Organizational change, whether digital transformation or simple process improvement, spawns resistance; this is a natural human reaction. Middle managers are the agents of change, the people through whom change is operationalized. The larger the organization, the larger the ranks of middle management. It has become commonplace among management consultants to target middle management as the cradle of resistance to change. The popular term is “the frozen middle”.
There is no single definition of what a frozen middle is, and in fact there is quite a lot of variation among those definitions. Depending on the source, the frozen middle is:
- an entrenched bureaucracy of post-technical people with no marketable skills who only engage in bossing, negotiating, and manipulating organizational politics - change is impossible with the middle managers in situ today
- an incentives and / or skills deficiency among middle managers - middle managers can be effective change agents, but their management techniques are out of date and their compensation and performance targets are out of alignment with transformation goals
- a corporate culture problem - it’s safer for middle managers to do nothing than to take risks, so working groups of middle managers respond to change with “why this can’t be done” rather than “how we can do this”
- not a middle management problem at all, but a leadership problem: poor communication, unrealistic timelines, thin plans - any resistance to change is a direct result of executive action, not middle management
The frozen middle is one of these, or several of these, or just to cover all the bases, a little bit of each. Of course, in any given enterprise they’re all true to one extent or another.
Plenty of people have spent plenty of photons on this subject, specifically articulating various techniques for (how clever) “thawing” the frozen middle. Suggestions like “upskilling”, “empowerment”, “champion influencers of change”, “communicate constantly”, and “align incentives” are all great, if more than a little bit naive. Their collective shortcoming is that they deal with the frozen middle as a problem of the mechanics of change. They ignore the organizational dynamics that create resistance to change among middle management in the first place.

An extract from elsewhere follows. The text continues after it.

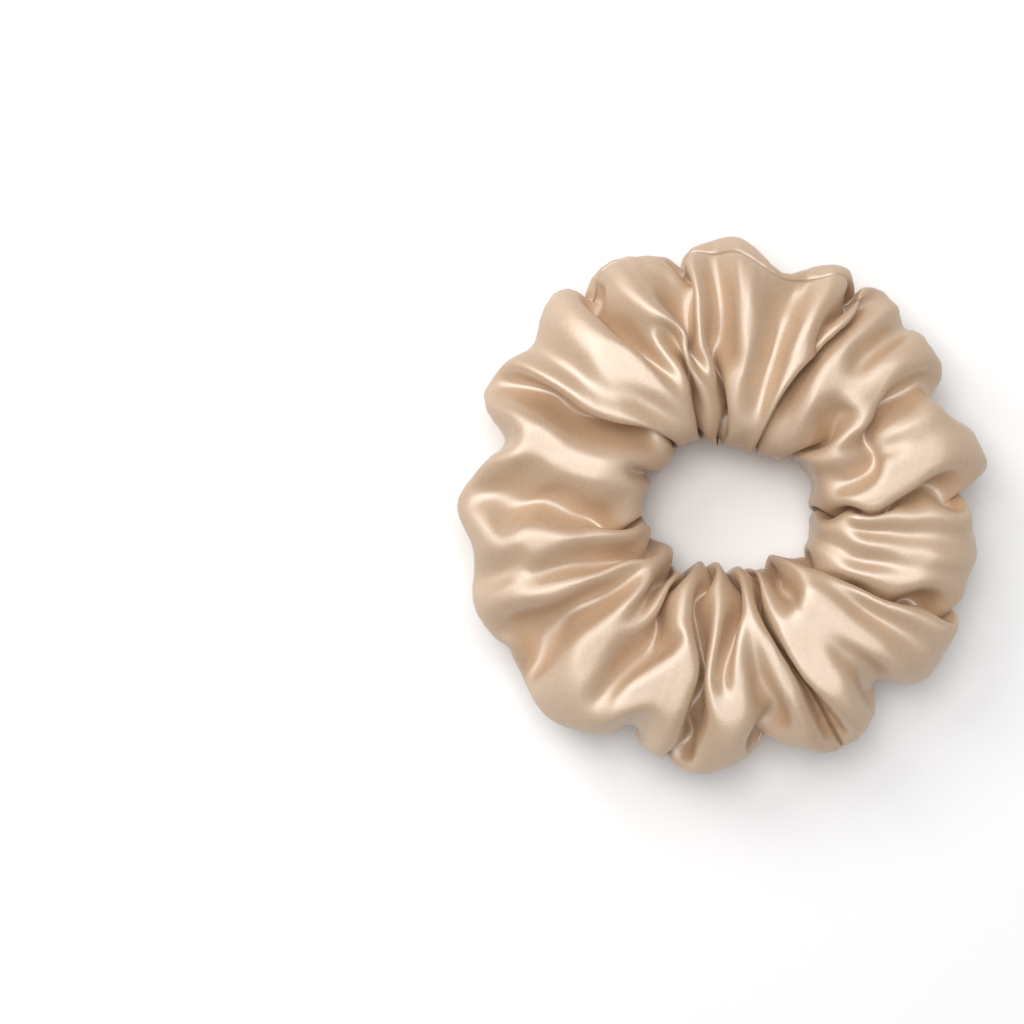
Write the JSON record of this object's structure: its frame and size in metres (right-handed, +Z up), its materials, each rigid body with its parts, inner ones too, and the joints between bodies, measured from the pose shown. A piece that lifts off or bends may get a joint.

Sometimes resistance is a top-down social phenomenon. Consider what happens when an executive management team is grafted onto an organization. That transplanted executive team has an agenda to change, to modernize, to shake up a sleepy business and make it into an industry leader. It isn’t difficult to see this creates tensions between newcomers and long-timers, who see one another as interlopers and underperformers. Nor is it difficult to see how this quickly spirals out of control: executive management that is out of touch with ground truths; middle management that fights the wrong battles. No amount of “upskilling” and “communication” with a side order of “empowerment” is going to fix a dystopian social dynamic like this.
One thing that is interesting is that the advice of the management consultant is to align middle management’s performance metrics and compensation with achievement of the to-be state goals. What the consultants never draw attention to is executive management receiving outsized compensation for as-is state performance; compensation isn’t deferred until the to-be state goals are demonstrably realized. Plenty of management consultants admonish executives for not “leading by example”; I’ve yet to read any member of the chattering classes admonish executive to be “compensated by example”.
There are also bottom-up organizational dynamics at work. “Change fatigue” - apathy resulting from a constant barrage of corporate change initiatives - is treated as a problem created by management that management can solve through listening, engagement, patience and adjustments to plans. “Change skepticism” - doubts expressed by the rank-and-file - is treated as an attitude problem among the rank-and-file that is best dealt with by management through co-opting or crowding out the space for it. That is unfortunate, because it ignores the fact that change skepticism is a practical response: the long timers have seen the change programs come and seen the change programs go. The latest change program is just another that, if history is any guide, isn’t going be any different than the last. Or the dozen that came and went before the last.
The problematic bottom up dynamic to be concerned with isn’t skepticism, but passivity. The leader stands in front of a town hall and announces a program of change. Perhaps 25% will say, this is the best thing we’ve ever done. Perhaps another 25% will say, this is the worst thing we’ve ever done. The rest - 50% plus - will ask, “how can I not do this and still get paid?” The skeptic takes the time and trouble to voice their doubts; management can meet them somewhere specific. It is the passengers - the ones who don’t speak up - who represent the threat to change. The management consultants don’t have a lot to say on this subject either, perhaps because there is no clever platitude to cure the apathy that forms what amounts to a frozen foundation.
Is middle management a source of friction in organizational change? Yes, of course it can be. But before addressing that friction as a mechanical problem, think first about the social dynamics that create it. Start with those.